__Problem to work on__
Could you output each line of the data that follows exactly?

__Excerpted data__
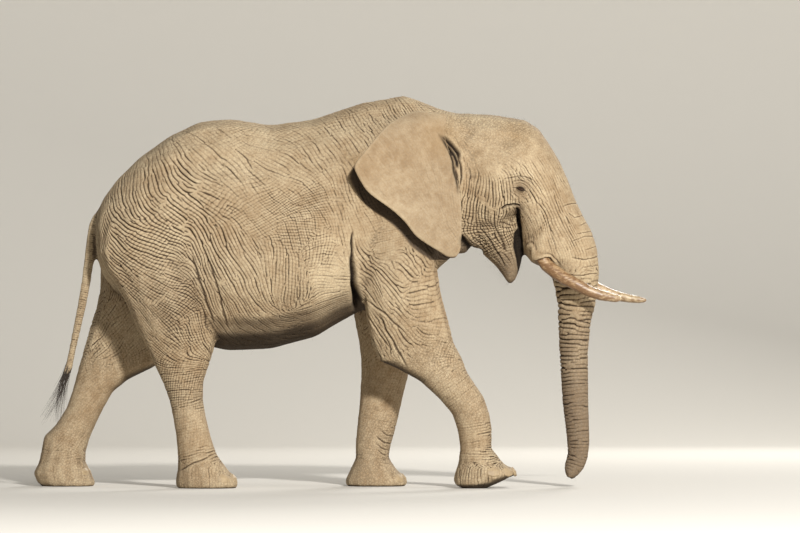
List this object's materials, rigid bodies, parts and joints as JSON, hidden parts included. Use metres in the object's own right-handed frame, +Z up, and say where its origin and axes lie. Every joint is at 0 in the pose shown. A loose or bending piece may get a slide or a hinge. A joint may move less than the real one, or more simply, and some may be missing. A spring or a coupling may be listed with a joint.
{
  "type": "african elephant",
  "caption": "Life-size African bush elephant bull in mid stride: wide ears, trunk hanging straight, curved tusks, thick pillar legs and a thin tasselled tail.",
  "frame": {"origin": "middle of the bounding box in plan, on the ground under the soles", "axes": "+X towards the head, +Y towards the animal's left, +Z up"},
  "size_m": [4.9319, 1.5166, 3.137],
  "materials": {
    "hide": "dry, dusty, deeply wrinkled elephant skin",
    "ivory": "worn ivory, polished at the tips and stained brown towards the socket",
    "nail": "dry horn, scuffed and dusty",
    "eye": "wet dark brown eyeball",
    "hair": "coarse dark wiry hair"
  },
  "bodies": {
    "root": {"torso": "hide", "neck": "hide", "head": "hide", "lower_jaw": "hide", "trunk_upper": "hide", "trunk_middle": "hide", "trunk_lower": "hide", "trunk_tip": "hide", "ear_right": "hide", "ear_left": "hide", "fore_leg_right_upper": "hide", "fore_leg_right_lower": "hide", "fore_foot_right": "hide", "fore_nail_right_1": "nail", "fore_nail_right_2": "nail", "fore_nail_right_3": "nail", "fore_nail_right_4": "nail", "fore_leg_left_upper": "hide", "fore_leg_left_lower": "hide", "fore_foot_left": "hide", "fore_nail_left_1": "nail", "fore_nail_left_2": "nail", "fore_nail_left_3": "nail", "fore_nail_left_4": "nail", "hind_leg_right_upper": "hide", "hind_leg_right_lower": "hide", "hind_foot_right": "hide", "hind_nail_right_1": "nail", "hind_nail_right_2": "nail", "hind_nail_right_3": "nail", "hind_leg_left_upper": "hide", "hind_leg_left_lower": "hide", "hind_foot_left": "hide", "hind_nail_left_1": "nail", "hind_nail_left_2": "nail", "hind_nail_left_3": "nail", "tail_base": "hide", "tail_end": "hide", "tail_tuft": "hair", "tusk_right": "ivory", "tusk_left": "ivory", "eye_right": "eye", "eye_left": "eye"}
  },
  "joints": []
}
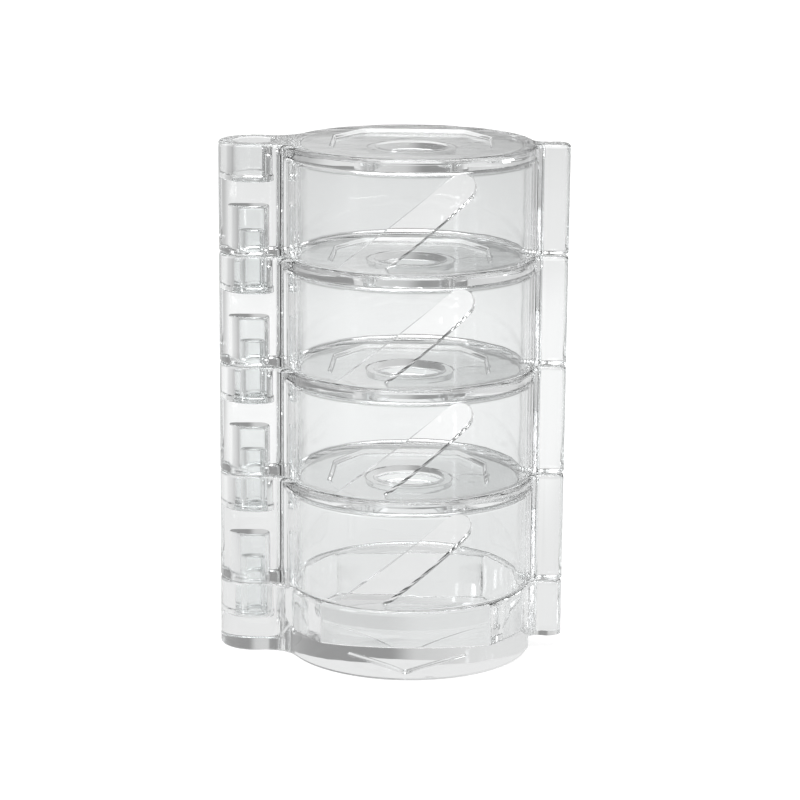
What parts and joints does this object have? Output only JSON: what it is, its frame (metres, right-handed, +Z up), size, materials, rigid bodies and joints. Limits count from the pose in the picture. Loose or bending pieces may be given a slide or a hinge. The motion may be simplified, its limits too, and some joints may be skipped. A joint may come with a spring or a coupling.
{
  "type": "thread spool storage box",
  "caption": "Clear swivel storage tower for thread and bobbins: round tiers with slanting slots turn out one by one on knuckles above a shallow base.",
  "frame": {"origin": "on the table, on the pivot axis that all the tiers share", "axes": "+Z up along the pivot axis, +X from the pivot through the round bodies to the finger posts, -Y towards the slotted front"},
  "size_m": [0.0841, 0.06, 0.125],
  "materials": {
    "clear_plastic": "polished clear polystyrene",
    "clear_pin_plastic": "polished clear polystyrene"
  },
  "bodies": {
    "stand": {"base": "clear_plastic"},
    "swing_tier_1": {"tier_1": "clear_plastic", "pivot_pin_1": "clear_pin_plastic"},
    "swing_tier_2": {"tier_2": "clear_plastic", "pivot_pin_2": "clear_pin_plastic"},
    "swing_tier_3": {"tier_3": "clear_plastic", "pivot_pin_3": "clear_pin_plastic"},
    "swing_tier_4": {"tier_4": "clear_plastic", "pivot_pin_4": "clear_pin_plastic"}
  },
  "joints": [
    {"name": "tier_1_turn", "type": "hinge", "parent": "stand", "child": "swing_tier_1", "pos_m": [0, 0, 0.017], "axis": [0, 0, 1], "continuous": true},
    {"name": "tier_2_turn", "type": "hinge", "parent": "swing_tier_1", "child": "swing_tier_2", "pos_m": [0, 0, 0.044], "axis": [0, 0, 1], "continuous": true},
    {"name": "tier_3_turn", "type": "hinge", "parent": "swing_tier_2", "child": "swing_tier_3", "pos_m": [0, 0, 0.071], "axis": [0, 0, 1], "continuous": true},
    {"name": "tier_4_turn", "type": "hinge", "parent": "swing_tier_3", "child": "swing_tier_4", "pos_m": [0, 0, 0.098], "axis": [0, 0, 1], "continuous": true}
  ]
}
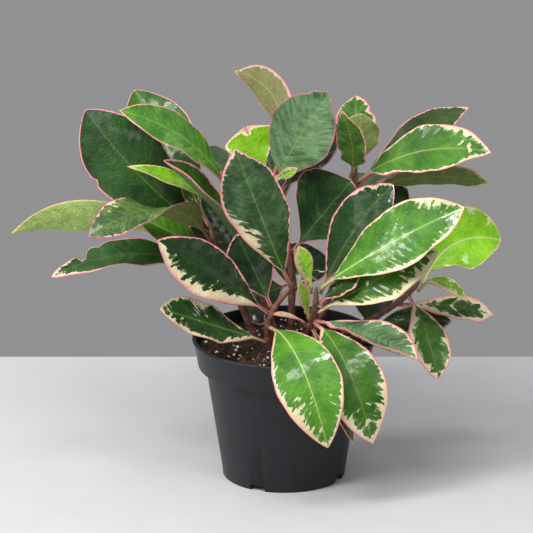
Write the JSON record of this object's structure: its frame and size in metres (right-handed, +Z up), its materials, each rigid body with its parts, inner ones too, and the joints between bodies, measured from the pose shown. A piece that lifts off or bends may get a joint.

__Result__
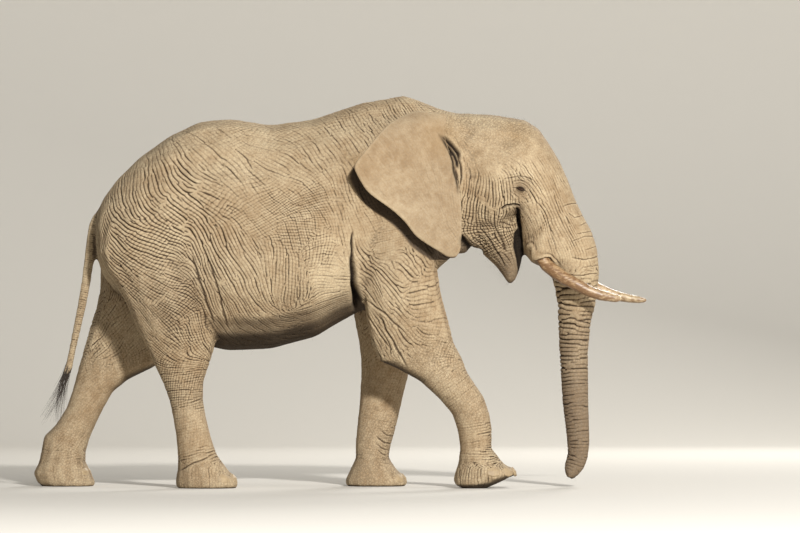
List this object's materials, rigid bodies, parts and joints as JSON, hidden parts included. Use metres in the object's own right-handed frame, +Z up, and say where its origin and axes lie. Every joint is at 0 in the pose shown. A loose or bending piece may get a slide or a hinge. A joint may move less than the real one, or more simply, and some may be missing. A spring or a coupling may be listed with a joint.
{
  "type": "african elephant",
  "caption": "Life-size African bush elephant bull in mid stride: wide ears, trunk hanging straight, curved tusks, thick pillar legs and a thin tasselled tail.",
  "frame": {"origin": "middle of the bounding box in plan, on the ground under the soles", "axes": "+X towards the head, +Y towards the animal's left, +Z up"},
  "size_m": [4.9319, 1.5166, 3.137],
  "materials": {
    "hide": "dry, dusty, deeply wrinkled elephant skin",
    "ivory": "worn ivory, polished at the tips and stained brown towards the socket",
    "nail": "dry horn, scuffed and dusty",
    "eye": "wet dark brown eyeball",
    "hair": "coarse dark wiry hair"
  },
  "bodies": {
    "root": {"torso": "hide", "neck": "hide", "head": "hide", "lower_jaw": "hide", "trunk_upper": "hide", "trunk_middle": "hide", "trunk_lower": "hide", "trunk_tip": "hide", "ear_right": "hide", "ear_left": "hide", "fore_leg_right_upper": "hide", "fore_leg_right_lower": "hide", "fore_foot_right": "hide", "fore_nail_right_1": "nail", "fore_nail_right_2": "nail", "fore_nail_right_3": "nail", "fore_nail_right_4": "nail", "fore_leg_left_upper": "hide", "fore_leg_left_lower": "hide", "fore_foot_left": "hide", "fore_nail_left_1": "nail", "fore_nail_left_2": "nail", "fore_nail_left_3": "nail", "fore_nail_left_4": "nail", "hind_leg_right_upper": "hide", "hind_leg_right_lower": "hide", "hind_foot_right": "hide", "hind_nail_right_1": "nail", "hind_nail_right_2": "nail", "hind_nail_right_3": "nail", "hind_leg_left_upper": "hide", "hind_leg_left_lower": "hide", "hind_foot_left": "hide", "hind_nail_left_1": "nail", "hind_nail_left_2": "nail", "hind_nail_left_3": "nail", "tail_base": "hide", "tail_end": "hide", "tail_tuft": "hair", "tusk_right": "ivory", "tusk_left": "ivory", "eye_right": "eye", "eye_left": "eye"}
  },
  "joints": []
}
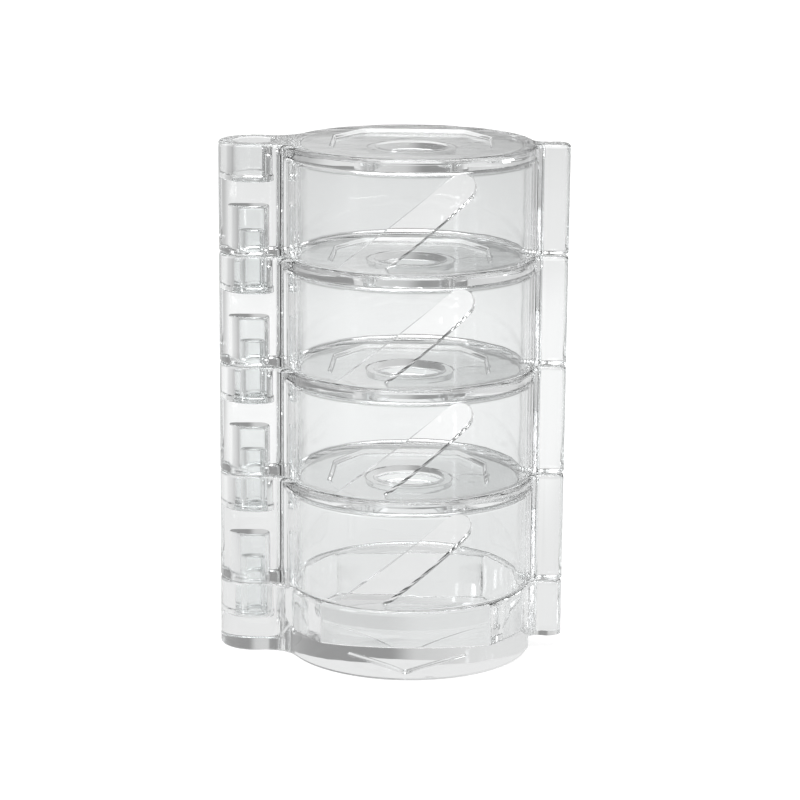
What parts and joints does this object have? Output only JSON: what it is, its frame (metres, right-handed, +Z up), size, materials, rigid bodies and joints. Limits count from the pose in the picture. Loose or bending pieces may be given a slide or a hinge. The motion may be simplified, its limits too, and some joints may be skipped. A joint may come with a spring or a coupling.
{
  "type": "thread spool storage box",
  "caption": "Clear swivel storage tower for thread and bobbins: round tiers with slanting slots turn out one by one on knuckles above a shallow base.",
  "frame": {"origin": "on the table, on the pivot axis that all the tiers share", "axes": "+Z up along the pivot axis, +X from the pivot through the round bodies to the finger posts, -Y towards the slotted front"},
  "size_m": [0.0841, 0.06, 0.125],
  "materials": {
    "clear_plastic": "polished clear polystyrene",
    "clear_pin_plastic": "polished clear polystyrene"
  },
  "bodies": {
    "stand": {"base": "clear_plastic"},
    "swing_tier_1": {"tier_1": "clear_plastic", "pivot_pin_1": "clear_pin_plastic"},
    "swing_tier_2": {"tier_2": "clear_plastic", "pivot_pin_2": "clear_pin_plastic"},
    "swing_tier_3": {"tier_3": "clear_plastic", "pivot_pin_3": "clear_pin_plastic"},
    "swing_tier_4": {"tier_4": "clear_plastic", "pivot_pin_4": "clear_pin_plastic"}
  },
  "joints": [
    {"name": "tier_1_turn", "type": "hinge", "parent": "stand", "child": "swing_tier_1", "pos_m": [0, 0, 0.017], "axis": [0, 0, 1], "continuous": true},
    {"name": "tier_2_turn", "type": "hinge", "parent": "swing_tier_1", "child": "swing_tier_2", "pos_m": [0, 0, 0.044], "axis": [0, 0, 1], "continuous": true},
    {"name": "tier_3_turn", "type": "hinge", "parent": "swing_tier_2", "child": "swing_tier_3", "pos_m": [0, 0, 0.071], "axis": [0, 0, 1], "continuous": true},
    {"name": "tier_4_turn", "type": "hinge", "parent": "swing_tier_3", "child": "swing_tier_4", "pos_m": [0, 0, 0.098], "axis": [0, 0, 1], "continuous": true}
  ]
}
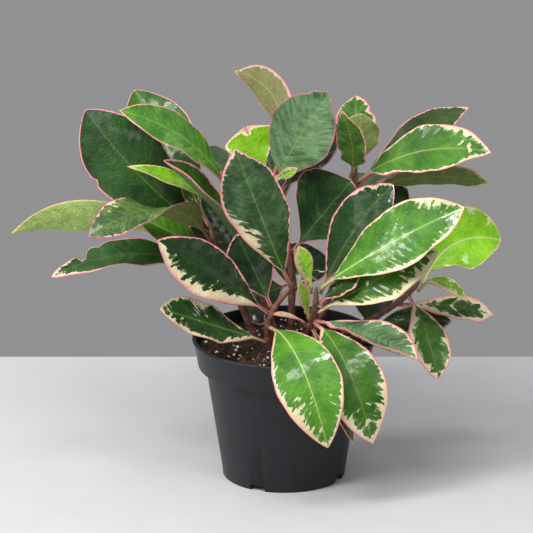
Write the JSON record of this object's structure: its frame and size in metres (right-handed, +Z up), its materials, each rigid body with its parts, inner ones too, and the joints between bodies, measured from the pose shown. A piece that lifts off or bends may get a joint.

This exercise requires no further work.